Here is a typical one:
As there is no resolution in place, soon you may be issued with an LBA (Letter Before Action), this is a legal notice which will allow you to come to a resolution prior to a court claim being considered. In Court, an order for the full balance will be sought. A CCJ may be issued against you and your guarantor.
Amigo has worded this very carefully so most people will think it sounds very threatening. But look at the words they used:
They MAY issue you an LBA. They aren’t saying they WILL. I may win the lottery next week, but I probably won’t!
A court claim will be CONSIDERED. Again they aren’t saying this WILL happen. I will consider running a marathon next month, but my decision is going to be that I won’t.
Here are some of the reasons why I think Amigo is not going to take you or your guarantor to court at the moment if you have an open complaint:
- The FCA’s CONC rules say they should not when a debt is “in dispute” – your complaint is a dispute. Amigo won’t want to annoy the FCA at the moment by trying this.

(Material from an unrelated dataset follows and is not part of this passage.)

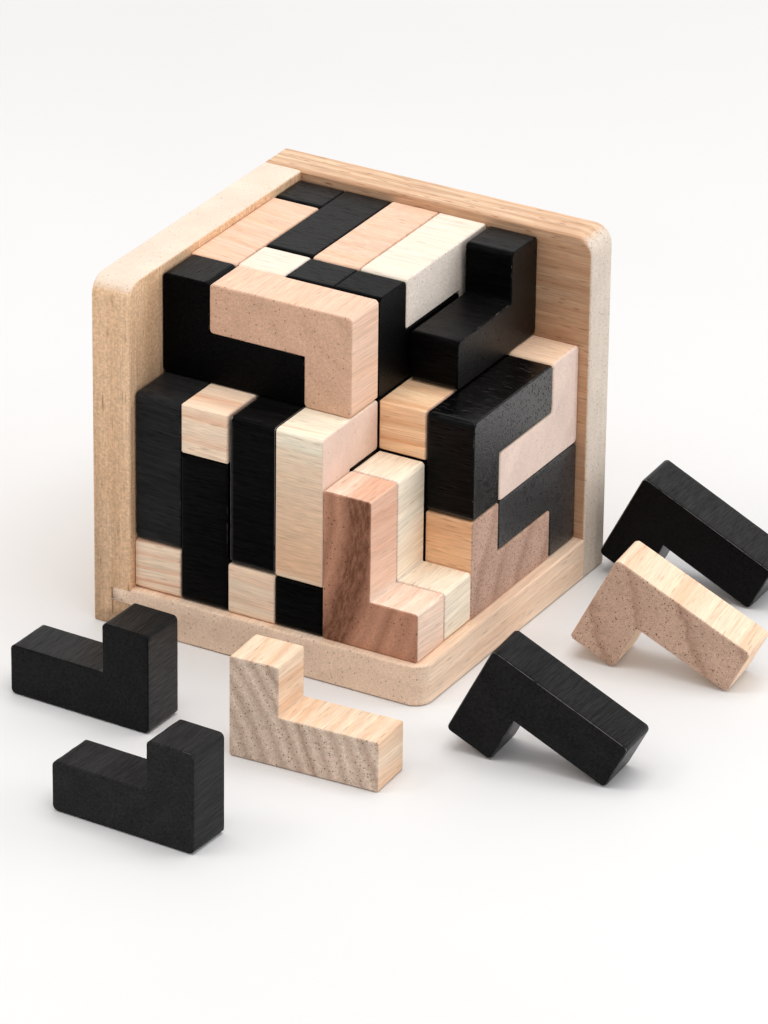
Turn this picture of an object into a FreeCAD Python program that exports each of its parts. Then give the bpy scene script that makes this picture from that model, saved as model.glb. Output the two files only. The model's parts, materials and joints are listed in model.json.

- Getting a CCJ is a very slow process. A claim took nine months to come to court on average in 2019, and the backlog has got longer since then with the pandemic.
- You can defend a court claim on the grounds that the loan was unaffordable, make a counterclaim that Amigo owes you money for a refund, ask for the court case to be put on hold until your complaint is decided… Amigo knows all this why would it start a case so problematic?
- Amigo told the court for the first Scheme that it would not take anyone to court in the Scheme until their complaint had been decided.
In the last year, I don’t remember Amigo taking any customer to court where they have an open complaint. The threats appear to be empty.
Summary – the pros and cons of stopping paying Amigo
- not paying Amigo may let you pay your bills, other debts, feed the family and not get deeper into debt elsewhere.
- your guarantor will be asked to pay and will also have to refuse to do this;
- a borrower’s credit record will be harmed, but this will be repaired if you win your complaint. A guarantor’s credit record is not harmed;
- you will get emails and texts from Amigo saying you have to pay and making threatening noises about taking you to court. These are empty threats but unpleasant to get.
Some people simply have no practical alternative – they can’t pay.
But if you aren’t sure what to do, talk to National Debtline on 0808 808 4000 about this Amigo loan, your complaint and the rest of your financial situation.